Why is standardization now a board-level operations issue?
Many SaaS and hybrid service organizations grew through product expansion, acquisitions, regional launches, channel partnerships, or custom billing models. As a result, subscription reporting often lives in CRM, billing, finance, and customer success systems, while inventory reporting sits in ERP, warehouse, procurement, or service delivery platforms. Each function may be locally optimized, yet enterprise reporting remains fragmented. Leadership sees conflicting metrics for active subscriptions, deferred revenue drivers, available-to-promise inventory, renewal exposure, and fulfillment backlog.

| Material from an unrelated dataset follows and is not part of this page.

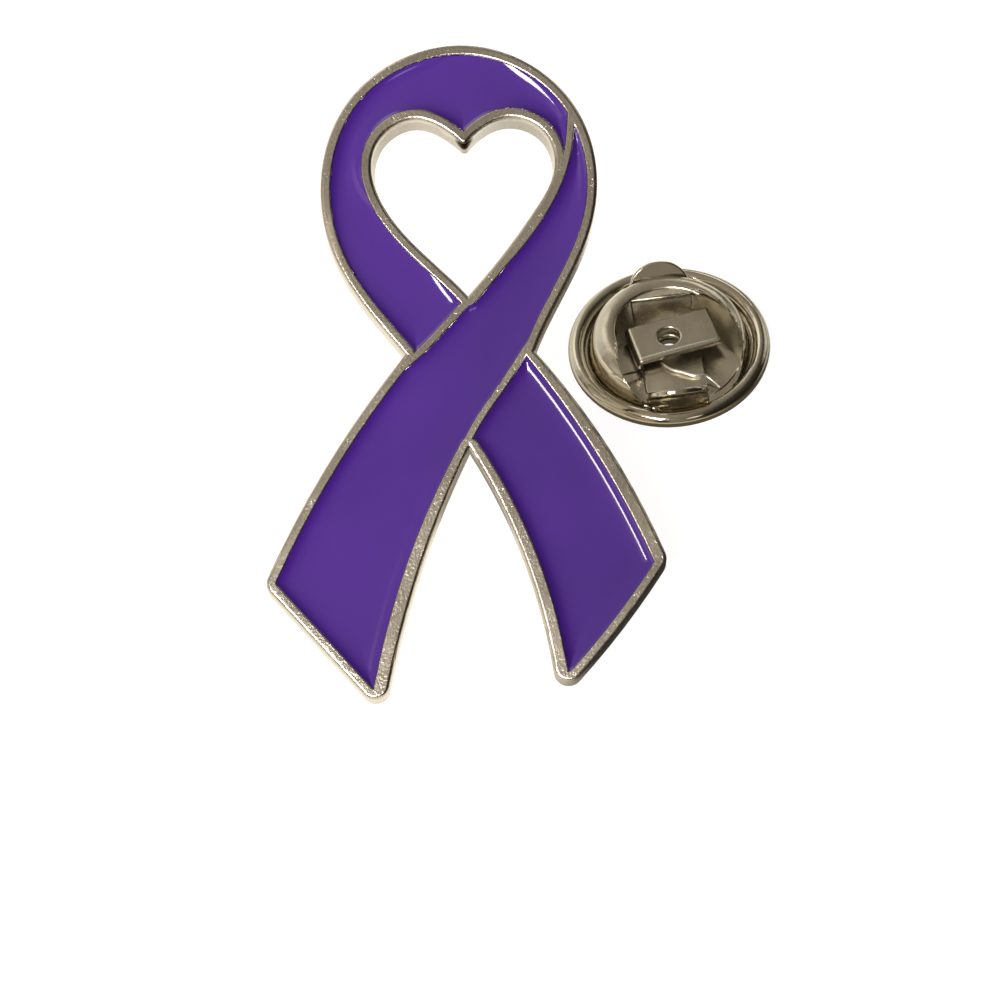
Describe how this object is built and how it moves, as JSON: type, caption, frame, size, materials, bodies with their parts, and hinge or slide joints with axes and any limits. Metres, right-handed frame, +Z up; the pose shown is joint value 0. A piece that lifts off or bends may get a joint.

This fragmentation creates more than inefficiency. It weakens strategic planning. If a company cannot reliably connect subscription demand to inventory availability, it cannot confidently price bundles, plan procurement, manage service levels, or evaluate customer profitability. In industries where software subscriptions are paired with devices, spare parts, field services, consumables, or licensed capacity, disconnected reporting directly affects revenue timing, customer experience, and working capital.
Industry overview: where subscription and inventory reporting converge
The convergence is most visible in technology providers, managed service organizations, telecom-adjacent businesses, healthcare technology, industrial IoT, equipment-as-a-service, and distribution models with recurring support contracts. In these environments, customer lifecycle management depends on both contract intelligence and operational readiness. A subscription may trigger hardware shipment, license activation, implementation services, replacement stock allocation, or usage-based replenishment. Reporting must therefore reflect commercial status and operational status together, not as separate management views.
This is where operational intelligence becomes distinct from traditional business intelligence. Business intelligence explains what happened in aggregate. Operational intelligence helps leaders understand what is happening now across workflows, exceptions, and dependencies. For subscription and inventory standardization, that means linking order events, billing events, fulfillment events, stock movements, support entitlements, and renewal milestones into a common operating model.
What business problems should executives solve first?
| Business issue | Typical root cause | Executive impact |
|---|---|---|
| Conflicting subscription counts | Different definitions across CRM, billing, ERP, and support systems | Unreliable board reporting and weak forecast confidence |
| Inventory visibility gaps | Delayed synchronization between procurement, warehouse, and order systems | Stockouts, excess inventory, and margin erosion |
| Revenue and fulfillment misalignment | Commercial events not linked to operational milestones | Delayed activation, billing disputes, and customer dissatisfaction |
| Slow reporting cycles | Manual reconciliation and spreadsheet dependency | Late decisions and high finance and operations overhead |
| Poor partner reporting | Inconsistent data models across channel and white-label environments | Limited trust, difficult settlements, and weak ecosystem scalability |
| Audit and compliance exposure | Weak controls, unclear ownership, and fragmented access management | Higher operational risk and more difficult assurance processes |
Executives should begin with the reporting conflicts that most directly affect cash flow, customer commitments, and planning accuracy. In most organizations, that means standardizing definitions for active subscriptions, billable status, fulfilled status, available inventory, reserved inventory, backlog, renewal pipeline, and exception categories. Without common definitions, even advanced analytics and AI will amplify inconsistency rather than improve decision quality.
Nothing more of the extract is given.